The couple have one daughter, Rayven, who was born in February 2012. Rayven is named for the team that drafted Ray Rice in the second round in 2009 and helped turn him into a Pro Bowler before cutting him in September following the video’s release.

In a first-person account of her relationship with Ray and the fallout of the assault published by ESPN, Janay described finding out she was pregnant weeks after Ray had proposed.

We were engaged in May 2012. Ray had come home for the weekend and proposed in front of my house. The first thing I asked him was, “Did you ask my dad?” He said yes, course.

A few weeks after Ray proposed, I found out I was pregnant with Rayven. I told him I didn’t want to get married with baby weight, so we waited. That was a good thing, because there were things we needed to work on in our relationship that we might have ignored because we were just young.

Rayven changed both of our lives. We were working together for something, which was Rayven. Family has always been a priority for me, and the love Ray has for Rayven reminded me of my relationship with my own father.

One big thing: Ray used to say that as long as he had football and took care of his family, then everything else would fall into place. But relationships take work, which is something we both had to learn.

Janay and Ray have known each other since the two were in high school in Westchester County, New York. Janay Rice grew up in Mount Vernon, while Ray grew up in nearby New Rochelle.

The couple had their first date at the Cheesecake Factory where Palmer says, “I was so nervous, I didn’t even eat dinner. I just ate a slice of cheesecake.”

3. Janay’s Sister Played Basketball at West Virginia

Janay’s sister, Taylor, played basketball at West Virginia University, where she led the Mountaineers to four straight NCAA tournament appearances and was named Big 12 Sixth Man of the Year as a senior in 2013-14.

Taylor finished her career tied for fifth in West Virginia history with 215 made 3-pointers and fourth in history with 646 career attempts. She became the 30th player in WVU history and the 12th under coach Mike Carey to score 1,000 career points and finished her career with 1,097 points.

4. Janay Defended Ray on Instagram the Day After the Video Came Out

janay palmer instagram

Janay spoke out on September 9, the day after TMZ published the elevator video, defending her husband against some of the media outcry and lashing out against people who criticized her husband and, in some cases, opined on her decision to stay with him.

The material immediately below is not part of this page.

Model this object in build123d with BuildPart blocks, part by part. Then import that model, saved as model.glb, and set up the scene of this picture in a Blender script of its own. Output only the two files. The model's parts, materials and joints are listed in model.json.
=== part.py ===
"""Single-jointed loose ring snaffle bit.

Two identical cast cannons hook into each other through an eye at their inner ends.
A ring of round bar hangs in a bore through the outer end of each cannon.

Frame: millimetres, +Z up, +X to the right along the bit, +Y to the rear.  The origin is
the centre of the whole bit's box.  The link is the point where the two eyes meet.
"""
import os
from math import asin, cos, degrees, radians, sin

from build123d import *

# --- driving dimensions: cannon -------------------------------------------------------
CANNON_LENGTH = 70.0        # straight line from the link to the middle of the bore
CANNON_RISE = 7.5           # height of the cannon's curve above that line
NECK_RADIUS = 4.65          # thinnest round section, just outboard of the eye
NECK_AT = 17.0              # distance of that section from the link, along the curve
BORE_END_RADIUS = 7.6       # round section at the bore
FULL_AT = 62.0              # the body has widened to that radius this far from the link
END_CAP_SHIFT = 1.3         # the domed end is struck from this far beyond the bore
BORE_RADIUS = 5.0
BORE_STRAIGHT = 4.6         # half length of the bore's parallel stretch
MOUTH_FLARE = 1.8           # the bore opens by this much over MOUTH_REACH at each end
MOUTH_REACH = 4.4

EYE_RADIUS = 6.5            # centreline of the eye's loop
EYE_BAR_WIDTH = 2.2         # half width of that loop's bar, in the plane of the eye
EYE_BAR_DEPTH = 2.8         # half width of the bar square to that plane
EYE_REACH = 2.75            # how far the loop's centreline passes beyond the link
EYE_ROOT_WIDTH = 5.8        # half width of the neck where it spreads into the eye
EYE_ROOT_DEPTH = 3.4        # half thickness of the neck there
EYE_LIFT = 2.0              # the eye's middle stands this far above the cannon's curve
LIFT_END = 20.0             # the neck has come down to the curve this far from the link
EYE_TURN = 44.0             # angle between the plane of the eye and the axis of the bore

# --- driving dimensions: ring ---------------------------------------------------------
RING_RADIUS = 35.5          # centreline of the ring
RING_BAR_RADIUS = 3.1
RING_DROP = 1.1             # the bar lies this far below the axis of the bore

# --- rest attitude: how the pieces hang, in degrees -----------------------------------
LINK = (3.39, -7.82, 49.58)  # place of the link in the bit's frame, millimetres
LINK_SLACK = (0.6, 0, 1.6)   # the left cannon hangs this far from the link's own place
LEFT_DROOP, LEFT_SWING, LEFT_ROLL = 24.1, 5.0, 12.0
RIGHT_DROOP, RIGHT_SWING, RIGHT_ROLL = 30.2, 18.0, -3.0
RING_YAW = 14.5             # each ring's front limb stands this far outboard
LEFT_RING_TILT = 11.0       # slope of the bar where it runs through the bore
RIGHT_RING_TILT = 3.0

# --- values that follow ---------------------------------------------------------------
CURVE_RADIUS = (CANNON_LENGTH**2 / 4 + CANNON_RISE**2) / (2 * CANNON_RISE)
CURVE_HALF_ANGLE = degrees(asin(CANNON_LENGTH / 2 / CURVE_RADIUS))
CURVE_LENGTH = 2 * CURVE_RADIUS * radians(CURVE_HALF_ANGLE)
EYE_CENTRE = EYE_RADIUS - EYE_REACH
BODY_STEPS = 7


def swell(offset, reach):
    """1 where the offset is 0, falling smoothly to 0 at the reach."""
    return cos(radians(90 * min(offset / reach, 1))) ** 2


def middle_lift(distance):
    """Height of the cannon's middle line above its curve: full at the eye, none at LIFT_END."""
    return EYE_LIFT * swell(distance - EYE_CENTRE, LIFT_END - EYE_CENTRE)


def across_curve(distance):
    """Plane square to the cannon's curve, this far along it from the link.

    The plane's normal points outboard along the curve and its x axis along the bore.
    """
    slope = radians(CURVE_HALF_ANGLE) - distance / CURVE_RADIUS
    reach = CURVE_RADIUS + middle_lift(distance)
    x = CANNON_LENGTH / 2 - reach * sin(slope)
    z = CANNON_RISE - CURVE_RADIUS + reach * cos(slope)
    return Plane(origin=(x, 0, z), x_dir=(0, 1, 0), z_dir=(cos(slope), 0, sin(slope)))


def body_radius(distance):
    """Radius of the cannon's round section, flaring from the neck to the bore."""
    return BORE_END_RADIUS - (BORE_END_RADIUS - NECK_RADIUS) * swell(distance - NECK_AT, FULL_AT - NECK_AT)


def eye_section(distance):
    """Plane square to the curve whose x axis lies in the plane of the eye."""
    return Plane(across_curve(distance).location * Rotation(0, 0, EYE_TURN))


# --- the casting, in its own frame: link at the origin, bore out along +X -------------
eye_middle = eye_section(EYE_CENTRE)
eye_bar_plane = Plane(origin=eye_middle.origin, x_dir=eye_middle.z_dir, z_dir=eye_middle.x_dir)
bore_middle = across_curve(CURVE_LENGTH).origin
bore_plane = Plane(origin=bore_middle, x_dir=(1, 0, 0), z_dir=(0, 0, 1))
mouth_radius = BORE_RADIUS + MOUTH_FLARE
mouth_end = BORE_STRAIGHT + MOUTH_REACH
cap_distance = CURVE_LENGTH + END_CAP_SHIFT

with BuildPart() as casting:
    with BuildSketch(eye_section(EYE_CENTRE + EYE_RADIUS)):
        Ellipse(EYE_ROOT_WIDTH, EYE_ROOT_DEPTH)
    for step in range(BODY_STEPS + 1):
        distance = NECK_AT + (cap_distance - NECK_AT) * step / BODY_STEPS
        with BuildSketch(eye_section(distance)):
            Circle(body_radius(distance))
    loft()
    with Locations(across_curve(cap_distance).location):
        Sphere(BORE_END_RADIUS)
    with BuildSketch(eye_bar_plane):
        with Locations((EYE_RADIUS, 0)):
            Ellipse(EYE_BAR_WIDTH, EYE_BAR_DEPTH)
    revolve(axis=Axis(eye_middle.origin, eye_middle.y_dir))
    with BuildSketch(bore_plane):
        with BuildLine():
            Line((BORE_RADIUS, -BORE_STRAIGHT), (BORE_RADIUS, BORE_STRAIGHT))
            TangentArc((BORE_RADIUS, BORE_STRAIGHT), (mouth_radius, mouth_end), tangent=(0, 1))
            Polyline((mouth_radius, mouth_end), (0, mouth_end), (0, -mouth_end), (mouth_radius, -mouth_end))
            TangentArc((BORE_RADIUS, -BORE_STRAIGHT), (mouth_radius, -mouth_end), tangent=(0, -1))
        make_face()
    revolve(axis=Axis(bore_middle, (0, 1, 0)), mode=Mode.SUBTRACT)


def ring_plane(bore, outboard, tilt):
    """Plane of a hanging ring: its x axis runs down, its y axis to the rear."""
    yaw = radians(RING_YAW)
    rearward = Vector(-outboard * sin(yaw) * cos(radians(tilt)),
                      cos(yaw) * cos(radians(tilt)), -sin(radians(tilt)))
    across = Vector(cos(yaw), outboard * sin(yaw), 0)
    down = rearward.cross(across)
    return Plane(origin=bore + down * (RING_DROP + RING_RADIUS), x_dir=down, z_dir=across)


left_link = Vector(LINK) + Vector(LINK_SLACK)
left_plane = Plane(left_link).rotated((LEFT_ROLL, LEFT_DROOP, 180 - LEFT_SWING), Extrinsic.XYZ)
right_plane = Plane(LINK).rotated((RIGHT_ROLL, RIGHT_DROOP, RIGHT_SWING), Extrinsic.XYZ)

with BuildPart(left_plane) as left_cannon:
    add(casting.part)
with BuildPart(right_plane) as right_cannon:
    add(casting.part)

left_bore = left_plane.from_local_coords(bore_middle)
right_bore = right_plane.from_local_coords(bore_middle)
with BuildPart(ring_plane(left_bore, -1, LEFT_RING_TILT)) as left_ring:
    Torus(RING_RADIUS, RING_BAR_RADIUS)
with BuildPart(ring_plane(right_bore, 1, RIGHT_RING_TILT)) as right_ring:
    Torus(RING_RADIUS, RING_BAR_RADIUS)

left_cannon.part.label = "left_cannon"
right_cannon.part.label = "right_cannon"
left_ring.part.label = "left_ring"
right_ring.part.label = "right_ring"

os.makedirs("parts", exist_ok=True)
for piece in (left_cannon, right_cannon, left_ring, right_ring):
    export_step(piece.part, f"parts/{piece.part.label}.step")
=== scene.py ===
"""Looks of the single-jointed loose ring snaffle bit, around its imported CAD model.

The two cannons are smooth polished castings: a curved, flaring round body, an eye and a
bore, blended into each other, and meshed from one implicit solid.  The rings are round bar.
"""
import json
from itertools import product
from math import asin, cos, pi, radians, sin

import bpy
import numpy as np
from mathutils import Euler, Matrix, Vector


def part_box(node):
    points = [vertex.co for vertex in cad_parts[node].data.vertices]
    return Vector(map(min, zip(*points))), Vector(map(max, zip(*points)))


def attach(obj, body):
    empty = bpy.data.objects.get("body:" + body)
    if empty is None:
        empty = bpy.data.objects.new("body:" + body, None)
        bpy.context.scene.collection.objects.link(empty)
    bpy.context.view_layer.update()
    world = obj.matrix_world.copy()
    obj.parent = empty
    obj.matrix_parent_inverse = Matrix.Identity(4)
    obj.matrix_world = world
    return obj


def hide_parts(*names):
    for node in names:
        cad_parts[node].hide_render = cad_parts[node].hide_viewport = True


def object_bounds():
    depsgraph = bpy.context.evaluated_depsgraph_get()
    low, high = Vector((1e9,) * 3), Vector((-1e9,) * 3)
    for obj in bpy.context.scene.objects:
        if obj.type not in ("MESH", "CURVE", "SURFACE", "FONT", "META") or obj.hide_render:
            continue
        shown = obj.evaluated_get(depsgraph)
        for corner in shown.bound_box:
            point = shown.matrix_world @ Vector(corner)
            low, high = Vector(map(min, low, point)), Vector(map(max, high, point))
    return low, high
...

Rice wrote in an Instagram post (above) saying she felt like she was “mourning the death” of her closest friend. She took aim at the media for publishing the video and said that “no one knows the pain that the media & unwanted options from the public has caused my family.”

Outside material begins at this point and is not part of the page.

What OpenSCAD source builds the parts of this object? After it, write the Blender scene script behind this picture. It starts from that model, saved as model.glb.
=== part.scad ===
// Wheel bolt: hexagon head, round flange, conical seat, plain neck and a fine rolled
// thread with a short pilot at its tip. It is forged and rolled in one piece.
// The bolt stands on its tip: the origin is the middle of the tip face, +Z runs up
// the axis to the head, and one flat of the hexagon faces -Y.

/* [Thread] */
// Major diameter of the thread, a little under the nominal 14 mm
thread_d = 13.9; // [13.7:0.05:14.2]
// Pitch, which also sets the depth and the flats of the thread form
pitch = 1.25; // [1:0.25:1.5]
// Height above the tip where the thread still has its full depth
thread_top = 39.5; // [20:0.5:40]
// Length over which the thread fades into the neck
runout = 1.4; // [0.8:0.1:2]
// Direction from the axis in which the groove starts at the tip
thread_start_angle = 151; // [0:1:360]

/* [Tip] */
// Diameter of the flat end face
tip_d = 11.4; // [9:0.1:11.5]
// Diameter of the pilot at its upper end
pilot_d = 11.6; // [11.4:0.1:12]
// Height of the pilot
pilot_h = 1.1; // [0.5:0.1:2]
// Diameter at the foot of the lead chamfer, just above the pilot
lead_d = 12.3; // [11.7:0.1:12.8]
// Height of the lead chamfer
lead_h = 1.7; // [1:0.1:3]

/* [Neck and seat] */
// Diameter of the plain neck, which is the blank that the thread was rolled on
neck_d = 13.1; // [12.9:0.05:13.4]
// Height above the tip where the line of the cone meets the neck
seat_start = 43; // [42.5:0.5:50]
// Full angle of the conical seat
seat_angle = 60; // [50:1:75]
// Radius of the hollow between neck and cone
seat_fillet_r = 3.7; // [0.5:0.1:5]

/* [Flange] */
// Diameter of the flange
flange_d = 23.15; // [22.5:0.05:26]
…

5. The Ravens Orchestrated a Press Conference at Which Ray & Janay Both Spoke

Ravens tweet

Even before the video’s release in September, the Ravens received intense criticism for their handling of the domestic violence case, which included orchestrating a press conference at which both Ray and Janay apologized for what they described as their roles in the incident.

After the TMZ video emerged, attention turned to a tweet the team sent on May 23.

The account, which was tweeting comments from both Ray and Janay, tweeted: “Janay Rice says she deeply regrets the role that she played the night of the incident.”

The tweet was widely criticized at the time for perpetuating the notion that Janay was partially to blame for getting punched in the face. In light of the video, it re-entered the spotlight, and the team eventually deleted it on the same day that it terminated Rice’s contract.

Janay said in the ESPN piece that she was following the Raven’s script that day, but that she owned her words:

Looking out over the media, I became angry, seeing all the people who had been covering this and adding to the story. I wanted to tell everyone what was really on my mind. When it was my turn to speak, I said I regretted my role in the incident. I know some people disagreed with me publicly apologizing. I’m not saying that what Ray did wasn’t wrong. He and I both know it was wrong. It’s been made clear to him that it was wrong. But at the same time, who am I to put my hands on somebody? I had already apologized to Ray, and I felt that I should take responsibility for what I did. Even though this followed the Ravens’ suggested script, I owned my words.

I also wanted to show people that I was supportive of Ray just like I’d always been. At that point, I felt very optimistic that this would soon be over. The video already was out there. OTAs were beginning. We were getting back to somewhat of a normal life. Ray was accepted into the pretrial diversion program that, once completed, would result in the dismissal of his charge. If anyone knows me they know, I never have and never will be with Ray because of what he can do for me. I stuck with Ray because I truly love him.